In a year where films like ‘Stree’ and ‘Badhaai Ho’, among others have done phenomenal business at the box-office and big-budget films featuring big stars have tanked, one hears a lot of people proclaiming that the audience is more inclined towards watching ‘content-driven’ films and not tent-pole films featuring big stars. Firstly, I do not really understand the way the term ‘content’ is used to describe certain films. Every film, whether it is a commercial potboiler like ‘Om Shanti Om’ or a ‘Udaan’ need to be high on content to strike a chord with the audience. And, there is nothing that works as wonderfully for the majority of the audience as a well-made masala film. ‘Simmba’, a film which brings three bigwigs namely Ranveer Singh, Rohit Shetty and Karan Johar for the first time, is a remake of ‘Temper’, a much successful Telugu film.
Sangram Bhalerao aka Simmba is an orphan who grows up to be a police officer. The power and authority of the uniform drives Simmba towards becoming a policeman and he thinks he can use this power to mint easy money. After spending several years in Shivgarh, Simmba is transferred to Miramar where he sees a bigger opportunity to make money by working in tandem with Durva Ranade (Sonu Sood) the local don who owns several local illegal businesses. Simmba has no qualms about admitting the fact that he took up a job in the police force so that he could make money using unlawful means. In the process, he turns a blind eye several wrongful activities committed by Durva and his brothers. One day, a tragic incident forces Simmba to mend his ways and he vows to all the wrong he has committed.
I have not seen ‘Temper’, so I would not be able to draw comparisons the two films and say how similar the two films are. As a standalone film, ‘Simmba’ worked very well for me. The first half of the film has a very brisk pace and keeps you involved in the narrative completely. Drama, action, romance, comedy, songs (‘Aankh Maarey’, ‘Tere Bin’) everything is in good proportion and you feel as satiated as you would feel after a wholesome meal. The second half, too, is massively engaging but there are a few places where the film drags unnecessarily.

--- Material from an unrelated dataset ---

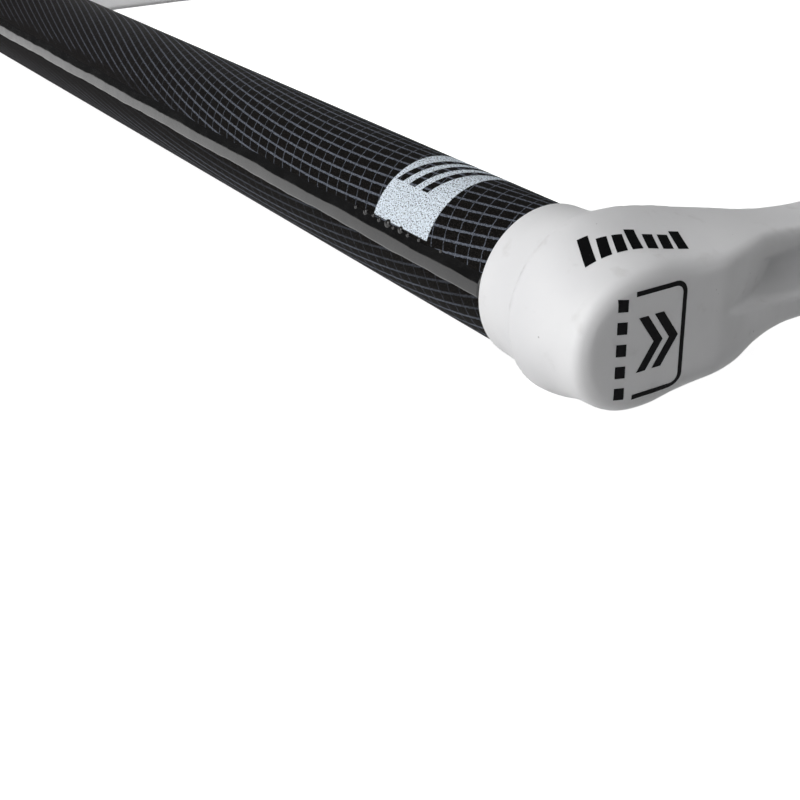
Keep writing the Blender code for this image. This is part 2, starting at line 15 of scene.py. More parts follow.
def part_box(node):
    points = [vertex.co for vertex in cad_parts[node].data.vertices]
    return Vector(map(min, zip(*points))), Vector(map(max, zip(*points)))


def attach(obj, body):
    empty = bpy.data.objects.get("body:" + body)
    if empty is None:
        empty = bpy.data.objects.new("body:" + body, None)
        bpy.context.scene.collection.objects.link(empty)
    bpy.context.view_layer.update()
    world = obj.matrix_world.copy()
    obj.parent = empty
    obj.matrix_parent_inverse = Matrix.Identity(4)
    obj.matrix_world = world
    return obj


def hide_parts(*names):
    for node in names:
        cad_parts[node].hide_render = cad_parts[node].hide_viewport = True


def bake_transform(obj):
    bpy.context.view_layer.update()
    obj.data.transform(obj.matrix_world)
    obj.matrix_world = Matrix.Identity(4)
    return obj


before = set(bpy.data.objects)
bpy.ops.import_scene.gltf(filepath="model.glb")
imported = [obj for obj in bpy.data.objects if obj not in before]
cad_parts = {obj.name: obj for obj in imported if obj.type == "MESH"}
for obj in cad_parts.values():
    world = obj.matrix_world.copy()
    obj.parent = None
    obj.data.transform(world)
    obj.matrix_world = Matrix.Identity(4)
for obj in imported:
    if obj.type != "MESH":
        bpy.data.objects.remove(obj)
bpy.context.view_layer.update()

MM = 0.001
SIDES = {"left": -1, "right": 1}

# Places taken from the CAD nodes, in metres
tube_low, tube_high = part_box("bar_tube")
AXIS_Y = (tube_low.y + tube_high.y) / 2
AXIS_Z = (tube_low.z + tube_high.z) / 2
RIM_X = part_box("right_collar")[0].x
eye_low, eye_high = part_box("tow_thimble")
EYE_Y = (eye_low.y + eye_high.y) / 2

# Grip, in millimetres and degrees; angles go round the bar from the side that faces the rider
GRIP_LENGTH = 2 * RIM_X / MM
GRIP_R = 14.25
GRIP_TUCK = 3.0           # how far the cover runs on under each collar's lip
COVER_THICK = 1.6
SEAM_LOW = -1.5           # lower edge of the seam's bead
SEAM_HIGH = 18.5
BEAD_HEIGHT = 0.55
SWELL_SHARE = 0.6         # the part of the bead's width below its ridge
# Domes of sealant beside the printed band: place along the bar, angle round it, and radius
BUBBLES = [
    (25.6, 17.6, 0.55), (28.3, 18.4, 0.8), (30.9, 17.4, 0.45), (33.0, 18.2, 0.95),
    (36.2, 17.8, 0.6), (38.6, 18.9, 0.5), (41.5, 18.3, 0.75), (45.4, 18.1, 0.5),
    (21.7, 18.4, 0.5), (14.2, 18.5, 0.45),
]
PRINT_START = 19.4        # the printed band, measured along the bar from the right rim
PRINT_END = 38.5
PRINT_LOW = 20.5          # its edges round the bar
PRINT_HIGH = 160.0
CELL_LONG = 4.0           # the woven grid's cells, along the bar and round it
CELL_ROUND = 2.3
FADE_START = 110.0        # along the bar: where the threads round it begin to fade, and where
FADE_END = 185.0          # they are faintest and the seam's smear is strongest

# Bridle arm, in millimetres
ARM_CENTRE = 18.35
ARM_END = 351.0           # length of the arm's middle line from the bar's axis
BEND_START = 70.0
BEND_RADIUS = 80.0
BEND_ANGLE = math.radians(35.0)
BEND_END = BEND_START + BEND_RADIUS * BEND_ANGLE

# Half height of the end moulding as it narrows from the head to the arm, (y, height),
# beside the collar and at OUTER_U
OUTER_U = 29.0
HEIGHT_INNER = [(0, 17.15), (4.5, 17.05), (12, 15.95), (19.5, 14.3), (28, 12.6), (34, 11.25),
                (41, 10.1), (50, 9.4), (60, 9.3)]
HEIGHT_OUTER = [(0, 13.4), (6, 12.7), (12, 12.2), (20, 11.9), (28, 11.2), (34, 10.4),
                (41, 9.7), (50, 9.3), (60, 9.3)]
# What the underside of the neck lacks of that height
UNDER_TRIM = [(16, 0.0), (24, 0.45), (30, 0.85), (36, 0.9), (42, 0.5), (50, 0.25), (60, 0.1)]
# Outer and inner faces of the end moulding, (y, u)
FACE_OUTER = [(-20, 31.5), (0, 31.5), (13, 31.5), (20, 30.4), (28, 27.4), (34, 25.9),
              (41, 25.2), (60, 25.2)]
FACE_INNER = [(0, 11.6), (16, 11.6), (30, 11.5), (60, 11.5)]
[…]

If you are looking for novelty and some freshness in storytelling, ‘Simmba’ is not the film for you. The film does not really boast of an unique plot but the plot has been structured very well. That, coupled with some punchy dialogues (Farhad Samji) and some power-packed performances, make the film a wholesome entertainer. As far as the written material is concerned, there are some scenes that stand out. The scene in the police station where the two brothers get into a scuffle with the policemen is very nicely written. Ajay Devgn’s entry in the climax is bound to garner cheers and whistles from the audience. His presence makes a lot of difference to the film though one wishes his cameo was not revealed in the trailer. There is another cameo in the film by a big star. Though that might excite some people for a particular reason, it is not as impactful as Ajay’s cameo.
Everything about the film is loud and colourful but not to a point where it starts hurting your senses. The theme music, composed by Thaman S, is infectious and I quite enjoyed watching the two Tanishk Bagchi recreated numbers ‘Aankh Maarey’ and ‘Tere Bin’, both of which make an appearance in the first half. The background score by Amar Mohile is quite good too. Rohit Shetty has always fared well as a director when he has been aided by a good script. I quite enjoyed his last film ‘Golmaal Again!!!’ and ‘Simmba’, too, has a screenplay that is largely coherent and gives you little reason to complain. There is not much the screenplay offers in terms of novelty but the writers uses the tried-and-tested formulas pretty well and put together a screenplay that is consistently entertaining.
Ranveer Singh has had the kind of personality that was screaming to burst out on the screen in a masala film. ‘Simmba’ gives him just the right platform to channelize his off-screen personality into shaping a memorable character. Sara Ali Khan does not get much scope in the second half but she leaves a good impact in the first half, especially in the two songs she appears in. Sonu Sood has played the antagonist in a couple of films earlier but he is so earnest with his performance that you do not mind seeing him in roles that are slightly similar to each other. Ashutosh Rana is terrific as head constable Mohile. It is so wonderful to see the actor doing a lot of work these days. Ajay Devgn’s cameo is bound to be received by thunderous claps and whistles in the theatres, especially in the single screens.
On the whole, ‘Simmba’ is a very well-made masala film which keeps you thoroughly entertained. Go for it!